A straw in the wind came from a most unlikely corner. On 8 March 1958, the Mutawakkilite Kingdom of Yemen announced it was merging with the UAR as well. North Yemen was ruled by an almost medieval Zaydi Shia monarchy that was the very epitome of a corrupt, backward monarchy that Nasser allegedly sought to destroy, but Yemen was a useful ally against Nasser’s two enemies: Saudi Arabia and the British colony in southern Yemen around the port city of Aden. By creating a loose federation with the Yemeni monarchy, which kept its formal independence and its seat in the United Nations, Nasser had acquired a strategic arrow aimed at the Saudis if they became problematic and at the most important port for the British Empire in the Indian Ocean.
For the Yemenis, alignment with Nasser helped to buy off revolutionaries at home and provide some Arab nationalist legitimacy for the monarchy. The regime could appear more modern than it was. At the same time, Yemen acquired an ally against Saudi Arabia, with which it had fought and lost a war in the 1930s, losing several border provinces along the way.
The Egyptian-Syrian-Yemeni confederation was called the United Arab States because Yemen was clearly not a republic. It added to the pressure on the Saudi royals to put Faysal in real power and further cemented the impression that Nasser was on the march and that he was an irresistible force devouring the Arab states into one grand state and driving the West from the Middle East. The changes in Riyadh and Sanaa made Washington very nervous. In July 1958 the crisis came to a boil when a coup toppled Faysal II in Iraq and the US Marines landed in Beirut to keep the pro-Western government there from collapsing.
In Saudi Arabia the events of early 1958, especially the Sarraj affair, were a turning point in the kingdom’s history. If Saud had remained in power it is likely the monarchy would have been overthrown. Under Faysal’s steady and wise leadership, it recovered its health and would prosper, especially after the 1973 oil price revolution.

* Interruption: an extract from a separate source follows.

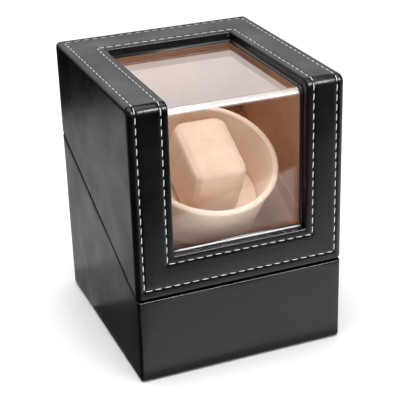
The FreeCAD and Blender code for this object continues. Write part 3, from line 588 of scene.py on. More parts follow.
@dataclass
class BentPath:
    """A line up the back, over the top and down the front, with round bends, in the Y-Z plane.

    Attributes:
        points: its corner points, (y, z) in metres.
        radii: bend radius at each inner corner.
        pieces: its runs and bends, worked out from the corners.
    """

    points: list[tuple[float, float]]
    radii: list[float]
    pieces: list[tuple] = field(default_factory=list)

    def __post_init__(self) -> None:
        """Works out the straight runs and the bends between them."""
        corner_points = [np.array(p, float) for p in self.points]
        start = corner_points[0]
        for i, radius in enumerate(self.radii, 1):
            before = corner_points[i] - corner_points[i - 1]
            after = corner_points[i + 1] - corner_points[i]
            before /= np.linalg.norm(before)
            after /= np.linalg.norm(after)
            turn = math.acos(float(np.clip(before @ after, -1, 1)))
            cut = radius * math.tan(turn / 2)
            end = corner_points[i] - before * cut
            self._run(start, end)
            outward = self._outward(before)
            self.pieces.append(("bend", end - outward * radius, radius, before, outward, turn))
            start = corner_points[i] + after * cut
        self._run(start, corner_points[-1])

    @staticmethod
    def _outward(along: np.ndarray) -> np.ndarray:
        """Outward normal of a run that goes up the back, forward over the top and down the front."""
        return np.array([along[1], -along[0]])

    def _run(self, start: np.ndarray, end: np.ndarray) -> None:
        """Adds one straight run."""
        length = float(np.linalg.norm(end - start))
        self.pieces.append(("run", start, (end - start) / length, length))

    def lengths(self) -> list[float]:
        """Length of each run and bend, in order."""
        return [p[3] if p[0] == "run" else p[2] * p[5] for p in self.pieces]

    @property
    def length(self) -> float:
        """The whole path's length."""
        return sum(self.lengths())

    def at(self, s: float) -> tuple[np.ndarray, np.ndarray]:
        """Finds a place on the path.

        Args:
            s: distance along the path.

        Returns:
            The point and the outward normal there, both (y, z).
        """
        for piece, length in zip(self.pieces, self.lengths()):
            if s <= length + 1e-9 or piece is self.pieces[-1]:
                if piece[0] == "run":
                    return piece[1] + piece[2] * s, self._outward(piece[2])
                _, centre, radius, along, outward, _ = piece
                angle = s / radius
                normal = outward * math.cos(angle) + along * math.sin(angle)
                return centre + normal * radius, normal
            s -= length
        raise ValueError("past the end of the path")

    def distance_to(self, y: Optional[float] = None, z: Optional[float] = None) -> float:
        """Measures along the path to where its top run passes y, or its front run passes z.

        Args:
            y: depth to look for on the top run.
            z: height to look for on the front run.

        Returns:
            The distance along the path.
        """
        done = 0.0
        for piece, length in zip(self.pieces, self.lengths()):
            if piece[0] == "run":
                start, along = piece[1], piece[2]
                if y is not None and along[0] < -0.9:
                    return done + (start[0] - y)
                if z is not None and along[1] < -0.9:
                    return done + (start[1] - z)
            done += length
        raise ValueError("the path doesn't pass there")

    def stations(self, marks: Sequence[float], step: float, bend_parts: int) -> list[float]:
        """Distances at which a sheet over this path has its cross lines.

        Args:
            marks: distances that must be among them.
            step: largest spacing on a run.
            bend_parts: how many parts a bend has.

        Returns:
            The distances in rising order.
        """
        fixed = {0.0, self.length}
        fixed.update(marks)
        done = 0.0
        for piece, length in zip(self.pieces, self.lengths()):
            if piece[0] == "bend":
                fixed.update(done + length * k / bend_parts for k in range(bend_parts + 1))
            done += length
        return filled(sorted(fixed), step)


def filled(values: Sequence[float], step: float) -> list[float]:
    """Adds even values between sorted ones so that no gap is larger than step.

    Args:
        values: sorted values.
        step: the largest gap that may stay.

    Returns:
        The values with the added ones among them.
    """
    kept = [values[0]]
    for value in values[1:]:
        if value - kept[-1] < 1e-6:
            continue
        parts = max(1, math.ceil((value - kept[-1]) / step - 1e-6))
        first = kept[-1]
        kept.extend(first + (value - first) * k / parts for k in range(1, parts + 1))
    return kept


def around_marks(marks: Sequence[float], reach: float, parts: int) -> list[float]:
    """Values close round each mark, for lines that follow a stitched groove."""
    return [m + reach * k / parts for m in marks for k in range(-parts, parts + 1)]


# ---- The sloping seam ----------------------------------------------------------------------


@dataclass(frozen=True)
class Seam:
    """The sloping line where lid and base meet, read from the lid's lower edge.

    Attributes:
        gap: upright opening between the two.
        settle: how far the base's leatherette has settled on its boards.
    """

    gap: float = 1.5 * MM
    settle: float = 0.9 * MM

    @property
    def ends(self) -> tuple[float, float, float, float]:
        """The lid's lower edge at both ends.

        Returns:
            Front y, front z, back y and back z.
        """
        low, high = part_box("lid_wrap")
        points = [v.co for v in frame["nodes"]["lid_wrap"].data.vertices]
        back_z = min(p.z for p in points if p.y > high.y - 0.1 * MM)
        return low.y, low.z, high.y, back_z

    def lines(self) -> tuple[Callable[[float], float], Callable[[float], float]]:
        """Gives both edges as functions of depth, with the ends read only once.

        Returns:
            The height of the lid's lower edge, and of the base's rim, at a depth.
        """
        y0, z0, y1, z1 = self.ends
        slope = (z1 - z0) / (y1 - y0)
        drop = self.gap + self.settle
        return (lambda y: z0 + (y - y0) * slope), (lambda y: z0 + (y - y0) * slope - drop)


# ---- The lid's leatherette -----------------------------------------------------------------


@dataclass
class StitchRow:
    """A closed rectangle of stitches on the bent frame, in its flat coordinates.

    Attributes:
        name: which row it is.
        half_width: half the rectangle's width.
        start: where the rectangle begins along the bent path.
        end: where it ends.
        pitch: from one stitch to the next.
        gap: between the holes of two stitches.
        thread_r: radius of the thread.
    """

    name: str
    half_width: float
    start: float
    end: float
    pitch: float = 5.85 * MM
    gap: float = 0.75 * MM
    thread_r: float = 0.30 * MM

    def distance(self, x: float, s: float) -> float:
        """Measures from a flat point to the row, negative inside it.

        Args:
            x: flat distance across.
            s: distance along the bent path.

        Returns:
            The distance.
        """
        dx = abs(x) - self.half_width
        ds = max(self.start - s, s - self.end)
        if dx <= 0 and ds <= 0:
            return -max(dx, ds)
        return math.hypot(max(dx, 0.0), max(ds, 0.0))

    def sides(self) -> list[tuple[tuple[float, float], tuple[float, float]]]:
        """Lists the four sides.

        Returns:
            Each side as a pair of flat points.
        """
        w = self.half_width
        corners = [(-w, self.start), (-w, self.end), (w, self.end), (w, self.start)]
        return [(corners[i], corners[(i + 1) % 4]) for i in range(4)]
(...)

For the United States the 1958 crisis led to the first American combat operation in the Middle East, the Marine intervention in Beirut. The Eisenhower administration had been badly rattled by the loss of Saud as its champion, grew more apprehensive as Lebanon deteriorated into a civil war, and then panicked when the coup came as a surprise in Baghdad. “I was shocked by the Iraqi coup,” Eisenhower later admitted, and “we feared the worst, the complete elimination of Western influence in the Middle East.” Sixty years later Americans are still in combat in the Middle East; what began in 1958 has become commonplace.